During the next few years, generative AI and other forms of artificial intelligence will transform the public sector. They will rapidly increase the productivity of knowledge work, they will expand the types of services governments can offer their citizens, and they will present broad regulatory and auditing challenges. This course covers the opportunities inherent in this technology and the challenges associated with it.
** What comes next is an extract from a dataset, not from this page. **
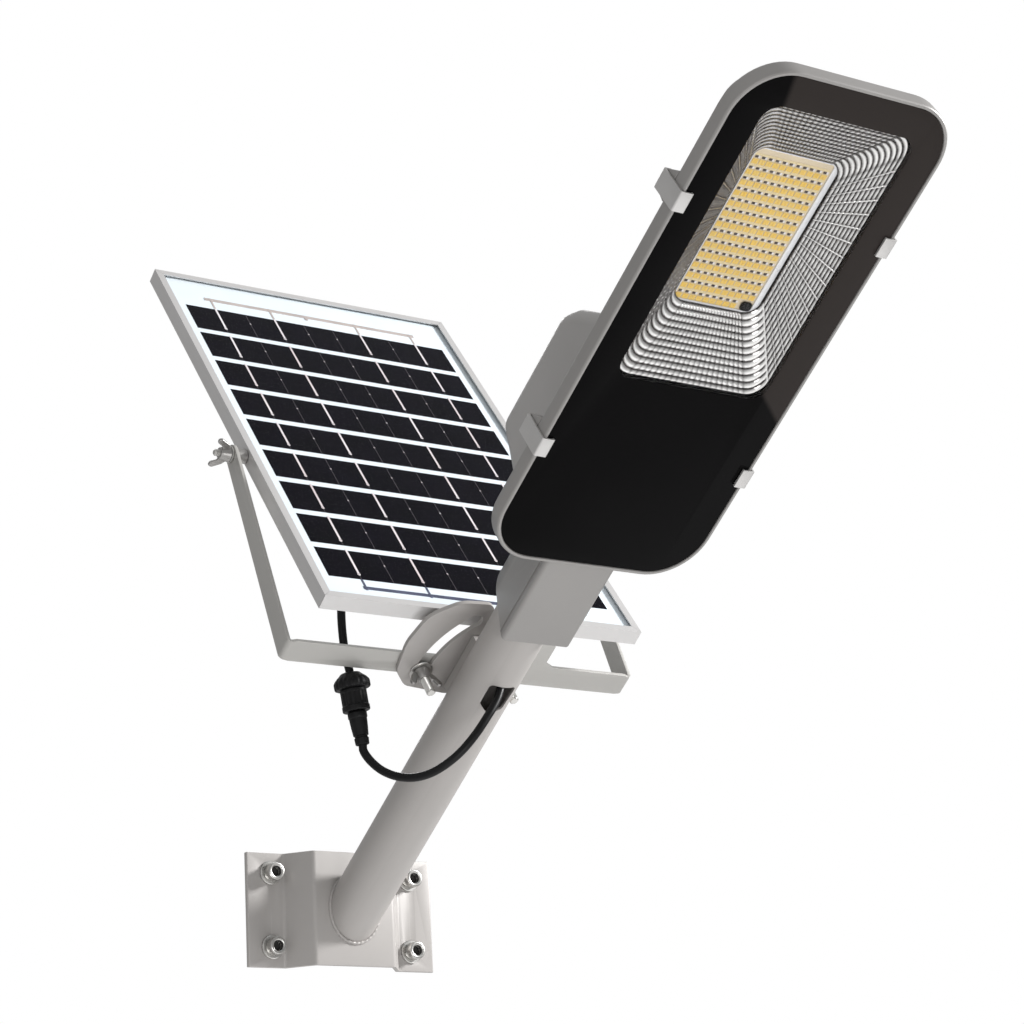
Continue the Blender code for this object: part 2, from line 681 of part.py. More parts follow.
panel_route = [at(GLAND, 0, 0, 4), at(GLAND, 0, 0, 18), at(GLAND, 0, -0.4, 27)]
panel_route += [(-108.9, -207.2, 251), (-108.8, -207.4, 238), (-108.7, -206.9, 225),
                (-108.4, -206.3, 211), (-107.3, -206.0, 196), (-105.4, -206.0, 182),
                at(CONNECTOR, 0, 0, 0), at(CONNECTOR, 0, 0, 12)]
panel_lead = lead("panel_lead", panel_route)
lamp_route = [at(CONNECTOR, 0, 0, 51), at(CONNECTOR, 0, 0, 62), at(CONNECTOR, 0, 0, 68),
              (-89.4, -215.5, 90.0), (-83.4, -224.5, 80.8), (-75.0, -236.5, 74.4),
              (-65.6, -249.5, 72.6), (-55.6, -263.0, 76.4), (-43.0, -275.6, 87.4),
              (-30.8, -283.2, 102.4), (-18.4, -286.0, 119.6), (-9.0, -285.4, 132.6),
              (-3.2, -284.0, 143.6), (0.4, -283.0, 154.0), at(ARM, 1, 318, 6), at(ARM, 0, 345, 0)]
lamp_lead = lead("lamp_lead", lamp_route)
carry(yoke_axis, panel_lead)

# ---------------------------------------------------------------- lamp housing
rim = flat(
    "lamp_housing",
    [rectangle(-RIM_HALF_WIDTH, RIM_HALF_WIDTH, RIM_LOW, RIM_HIGH, 45.5, 6)],
    RIM_BACK, RIM_FRONT, ARM)
shell = tapered(
    "housing_shell",
    [(80, 462, 874, 26, SHELL_BACK), (95, 444.7, 893.8, 39, RIM_BACK + 0.5)], ARM)
neck_section = [(-SOCKET_HALF_WIDTH, -SOCKET_FRONT), (SOCKET_HALF_WIDTH, -SOCKET_FRONT),
                (SOCKET_HALF_WIDTH, 34), (-SOCKET_HALF_WIDTH, 34)]
neck = flat("housing_neck", [rounded(neck_section, [4, 4, 28, 28], 6)], 330, 470, TUBE)
slant = [(300, 60), (334, 60), (401, -65), (300, -65)]
cut(neck, flat("neck_slant", [slant], -60, 60, SIDE))
join(rim, shell, neck)
for number in range(9):
    x = 14.0 * (number - 4)
    join(rim, block(f"cooling_fin_{number}", (x - 1.5, x + 1.5), (664, 862), (-16, -5), ARM))
for number, (sign, a) in enumerate(((-1, CLIP_A[0]), (1, CLIP_A[0]), (-1, CLIP_A[1]), (1, CLIP_A[1]))):
    wedge = [(a - 9, 5), (a + 9, 5), (a + 16, RIM_BACK + 1), (a - 12, RIM_BACK + 1)]
    sides = sorted((sign * 86, sign * (RIM_HALF_WIDTH - 0.2)))
    join(rim, flat(f"clip_anchor_{number}", [wedge], sides[0], sides[1], SIDE))
cut(rim,
    flat("glass_recess", [rectangle(-98.3, 98.3, 441.7, 896.8, 42.3, 6)], LEDGE, 40, ARM),
    tapered("housing_cavity", [(79, 466, 870, 24, FLOOR), (91, 449, 889.5, 35, LEDGE + 1)], ARM),
    bar("socket_bore", TUBE_RADIUS + GAP, 300, TUBE_END + 2, TUBE, 40),
    bar("lead_passage", 7, 420, 480, frame(at(ARM, 0, 0, 11), ALONG, X)),
    bar("battery_passage", 6, -20, 10, along_arm(30, 500)))
join(rim, block("led_pad", (-38, 38), (687.5, 822.5), (FLOOR - 1, FLOOR + 1), ARM))
for number, a in enumerate((397, 421)):
    cut(rim, bar(f"socket_screw_hole_{number}", 4.3, 20, 45, along_arm(0, a, 0, -FACING)))
for number, (x, a) in enumerate(COVER_POSTS):
    cut(rim, bar(f"cover_screw_hole_{number}", 2.2, -1, 20, along_arm(x, a, 0, -FACING)))
finish(rim, CASTING)

for number, a in enumerate((397, 421), 1):
    spot = along_arm(0, a, 0, -FACING)
    grub = turned(
        f"socket_screw_{number}",
        [(0, 38), (3.4, 38), (4, 37.4), (4, 26.2), (3.2, 25.4), (0, 25.4)], 20, spot)
    finish(cut(grub, hexagon(f"socket_screw_recess_{number}", 4, 34, 40, spot)), DARK_STEEL)

# ---------------------------------------------------------------- front glass and optics
glass_loop = rectangle(-GLASS_HALF_WIDTH, GLASS_HALF_WIDTH, GLASS_LOW, GLASS_HIGH, 42, 6)
finish(flat("front_glass", [glass_loop], GLASS_BACK, GLASS_FRONT, ARM), BLACK_GLASS)
gasket_loops = [rectangle(-97.5, 97.5, 442.5, 896, 41.5, 6), rectangle(-92, 92, 448, 890.5, 36, 6)]
finish(flat("glass_gasket", gasket_loops, LEDGE + GAP, GLASS_BACK - GAP, ARM), RUBBER)

REFLECTOR_STEPS = 8
REFLECTOR_TOP = 28.2
REFLECTOR_BOTTOM = 8.2


def reflector_level(t, grow, height):
    """The reflector's outline at t, from 0 at the window to 1 at the light board."""
    half = WINDOW_HALF_WIDTH + t * (BOARD_HALF_WIDTH + 1.2 - WINDOW_HALF_WIDTH) + grow
    low = WINDOW_LOW + t * (BOARD_LOW - 1.2 - WINDOW_LOW) - grow
    high = WINDOW_HIGH + t * (BOARD_HIGH + 1.2 - WINDOW_HIGH) + grow
    outline = rectangle(-half, half, low, high, 7 - 4 * t + max(grow, 0), 3)
    return [(x, y, height) for x, y in outline]


reflector_drop = (REFLECTOR_TOP - REFLECTOR_BOTTOM) / REFLECTOR_STEPS
levels = [reflector_level(0, 9, REFLECTOR_TOP), reflector_level(0, 0, REFLECTOR_TOP)]
for step in range(REFLECTOR_STEPS):
    height = REFLECTOR_TOP - reflector_drop * (step + 1)
    levels.append(reflector_level(step / REFLECTOR_STEPS, 0, height))
    levels.append(reflector_level((step + 1) / REFLECTOR_STEPS, 0, height))
levels.append(reflector_level(1, 0, FLOOR + GAP))
levels.append(reflector_level(1, 1.6, FLOOR + GAP))
levels.append(reflector_level(1, 1.6, REFLECTOR_BOTTOM - 1.6))
levels.append(reflector_level(0, 3.0, REFLECTOR_TOP - reflector_drop - 1.0))
levels.append(reflector_level(0, 3.0, REFLECTOR_TOP - 1.2))
levels.append(reflector_level(0, 9, REFLECTOR_TOP - 1.2))
finish(loft("reflector", levels, ARM, ring=True), MIRROR)

board = block(
    "led_board", (-BOARD_HALF_WIDTH, BOARD_HALF_WIDTH), (BOARD_LOW, BOARD_HIGH),
    (FLOOR + 1 + GAP, BOARD_FRONT), ARM)
for row in range(14):
    a = 698 + 9.1 * row
    height = (BOARD_FRONT - 1, BOARD_FRONT + 1.5)
    join(board, block(f"led_row_{row}", (-35, 33), (a - 2.3, a + 2.3), height, ARM))
finish(board, LED_YELLOW)
sensor = turned(
    "light_sensor",
    [(0, BOARD_FRONT + 3.6), (1.6, BOARD_FRONT + 3.2), (2.8, BOARD_FRONT + 2.0),
     (3.2, BOARD_FRONT + GAP), (0, BOARD_FRONT + GAP)],
    20, along_arm(34.4, 690.6))
finish(sensor, BLACK_PLASTIC)

# ---------------------------------------------------------------- battery compartment
cover_profile = [(471, 10), (474, SHELL_BACK), (498, -65), (609.6, -65), (624.5, -51.6),
                 (640.5, -25), (651, SHELL_BACK), (656, 10)]
inner_profile = [(473, 14), (477.5, SHELL_BACK), (500, -62.5), (608.6, -62.5), (622.5, -49.8),
                 (638, -24), (647.5, SHELL_BACK), (653, 14)]
cover = flat("battery_cover", [cover_profile], -COVER_HALF_WIDTH, COVER_HALF_WIDTH, SIDE)
round_edges(cover, 5.0, 3)
inner_half = COVER_HALF_WIDTH - COVER_WALL
cut(cover, flat("cover_space", [inner_profile], -inner_half, inner_half, SIDE))
for number, (x, a) in enumerate(COVER_POSTS, 1):
    spot = along_arm(x, a, 0, -FACING)
    join(cover, bar(f"cover_post_{number}", 5, -20, 64, spot, 14))
    cap_screw(f"cover_screw_{number}", 1.9, 4.2, (65.3, 68.3), 1.0, 3.0, spot, 12)
cut(cover, block("cover_trim", (-100, 100), (460, 670), (SHELL_BACK - GAP, 40), ARM))
for number, (x, a) in enumerate(COVER_POSTS, 1):
    cut(cover, bar(f"cover_post_hole_{number}", 2.2, 0, 70, along_arm(x, a, 0, -FACING), 12))
finish(cover, CASTING)
pack = flat("battery_pack", [rectangle(-51, 51, -62.1, -34, 13, 5)], 504, 606, frame(
    ROOT_POINT, ALONG, -X))
finish(pack, BATTERY_WRAP)
control = flat("control_board", [rectangle(-50, 50, 522, 588, 3, 3)], -8.4, SHELL_BACK - GAP - 0.2, ARM)
finish(control, CIRCUIT)

# ---------------------------------------------------------------- glass clips
clip_section = [(96.8, 3.2), (103.6, 3.2), (103.6, 35.6), (92, 35.6), (92, 33.1), (93.6, 33.1),
                (93.6, 34.1), (101.9, 34.1), (101.9, 4.7), (96.8, 4.7)]
for number, (sign, a) in enumerate(((-1, CLIP_A[0]), (1, CLIP_A[0]), (-1, CLIP_A[1]), (1, CLIP_A[1])), 1):
    section = [(sign * x, -n) for x, n in clip_section]
    clip = flat(f"glass_clip_{number}", [section], a - 8.5, a + 8.5, TUBE)
    finish(clip, ALUMINIUM)
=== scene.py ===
import math

import bmesh
import bpy
from mathutils import Matrix, Vector


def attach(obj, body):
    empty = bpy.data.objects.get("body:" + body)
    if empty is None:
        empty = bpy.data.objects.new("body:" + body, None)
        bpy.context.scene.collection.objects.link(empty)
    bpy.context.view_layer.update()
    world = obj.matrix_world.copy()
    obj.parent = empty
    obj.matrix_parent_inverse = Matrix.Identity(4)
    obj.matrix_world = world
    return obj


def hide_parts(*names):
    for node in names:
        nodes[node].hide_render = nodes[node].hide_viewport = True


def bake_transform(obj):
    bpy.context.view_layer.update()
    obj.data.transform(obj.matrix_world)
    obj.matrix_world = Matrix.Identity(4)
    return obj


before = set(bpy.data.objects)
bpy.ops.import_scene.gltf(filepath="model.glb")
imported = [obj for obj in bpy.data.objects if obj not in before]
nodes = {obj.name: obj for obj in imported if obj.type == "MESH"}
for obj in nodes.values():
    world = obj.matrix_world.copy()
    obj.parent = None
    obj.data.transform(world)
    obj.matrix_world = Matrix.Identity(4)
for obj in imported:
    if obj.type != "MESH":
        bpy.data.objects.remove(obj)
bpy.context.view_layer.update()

MM = 0.001
FINE_MERGE = 0.000001

# ---------------------------------------------------------------- frames, as in the CAD
HAT_DEPTH = 28.0
X = Vector((1, 0, 0))
SLOPE = math.radians(34)
ALONG = Vector((0, -math.cos(SLOPE), math.sin(SLOPE)))
FACING = X.cross(ALONG)
PIVOT_X, PIVOT_A = 42.0, 257.0
PLATE_FRONT, PLATE_BACK = -33.0, -37.0
STRAP_FRONT, STRAP_BACK = -37.3, -40.3
TILT_A, TILT_N = 300.1, -245.7
YOKE_HALF_WIDTH = 174.5
PANEL_TILT = math.radians(53)
PANEL_DOWN = Vector((0, -math.cos(PANEL_TILT), -math.sin(PANEL_TILT)))


def placed(origin, z_axis, x_axis):
    z = Vector(z_axis).normalized()
    x = Vector(x_axis)
    x = (x - z * x.dot(z)).normalized()
    matrix = Matrix((x, z.cross(x), z)).transposed().to_4x4()
    matrix.translation = Vector(origin) * MM
    return matrix


def at(place, x, y, z):
    return place @ (Vector((x, y, z)) * MM) / MM


FOOT = Vector((0, -HAT_DEPTH, 0))
WORLD = Matrix.Identity(4)
ARM = placed(FOOT, FACING, X)
TUBE = placed(FOOT, ALONG, X)
SIDE = placed(FOOT, X, ALONG)
TILT_POINT = at(ARM, 0, TILT_A, TILT_N)
PANEL = placed(TILT_POINT, X.cross(-PANEL_DOWN), X)
CONNECTOR = placed((-102.1, -206.5, 167.3), (0.134, -0.039, -0.990), X)
GLAND = placed(at(PANEL, -109, -96.3, -12), PANEL_DOWN, X)


def arm_spot(x, a, n=0.0, facing=FACING):
    return placed(at(ARM, x, a, n), facing, X if abs(Vector(facing).x) < 0.5 else ALONG)


# ---------------------------------------------------------------- camera
SENSOR_WIDTH, IMAGE_WIDTH, FOCAL_LENGTH = 36, 1024, 2678.32
CAMERA_SPOT = Vector((-1224.66, -2097.04, -366.14))
YAW, PITCH, ROLL = math.radians(-34.446), math.radians(-16.914), math.radians(-3.158)
back = Vector((math.sin(YAW) * math.cos(PITCH), -math.cos(YAW) * math.cos(PITCH), math.sin(PITCH)))
level = Vector((math.cos(YAW), math.sin(YAW), 0))
rise = back.cross(level)
right = level * math.cos(ROLL) + rise * math.sin(ROLL)
up = rise * math.cos(ROLL) - level * math.sin(ROLL)
camera_data = bpy.data.cameras.new("camera")
camera_data.sensor_width = SENSOR_WIDTH
camera_data.lens = SENSOR_WIDTH * FOCAL_LENGTH / IMAGE_WIDTH
camera_data.clip_end = 50
camera = bpy.data.objects.new("camera", camera_data)
bpy.context.scene.collection.objects.link(camera)
camera.matrix_world = Matrix((right, up, back)).transposed().to_4x4()
camera.location = CAMERA_SPOT * MM
bpy.context.scene.camera = camera

# ---------------------------------------------------------------- outlines and solids


def arc(centre, radius, start, end, steps):
    turn = [math.radians(start + (end - start) * i / steps) for i in range(steps + 1)]
    return [(centre[0] + radius * math.cos(t), centre[1] + radius * math.sin(t)) for t in turn]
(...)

The goal of the course is to equip students entering government and related work to adopt AI responsibly, choosing and implementing tools in effective ways. It offers hands-on practice with prompt generation, direct information on the use of generative AI in government, and then focuses on 7 principles for the responsible use of AI:
1) Risk assessment and management
2) Explainable AI and open systems
3) Reclaiming data rights for people
4) Confronting and questioning the bias inherent in data
5) Accountability in the private and public sectors
6) Organizational systems and structures
7) Creative friction: the organizational culture and practices that favor better outcomes
We look at each of these issues in light the four logics of power affecting the future of AI: business, engineering, government, and social justice. We model personal and group processes to bring these issues safely to the surface, and learn a set of standards and guardrails (a “calculus of intentional risk”) that students can apply to their own work to help assess and avoid harm.
This course is set up as a seminar, conducted through dialogue. It is also structured around comprehensive group assignments: a feasible application of generative AI, a case study of a real-world government dilemma based on news reports and other sources, and a proposal for standards or guidelines.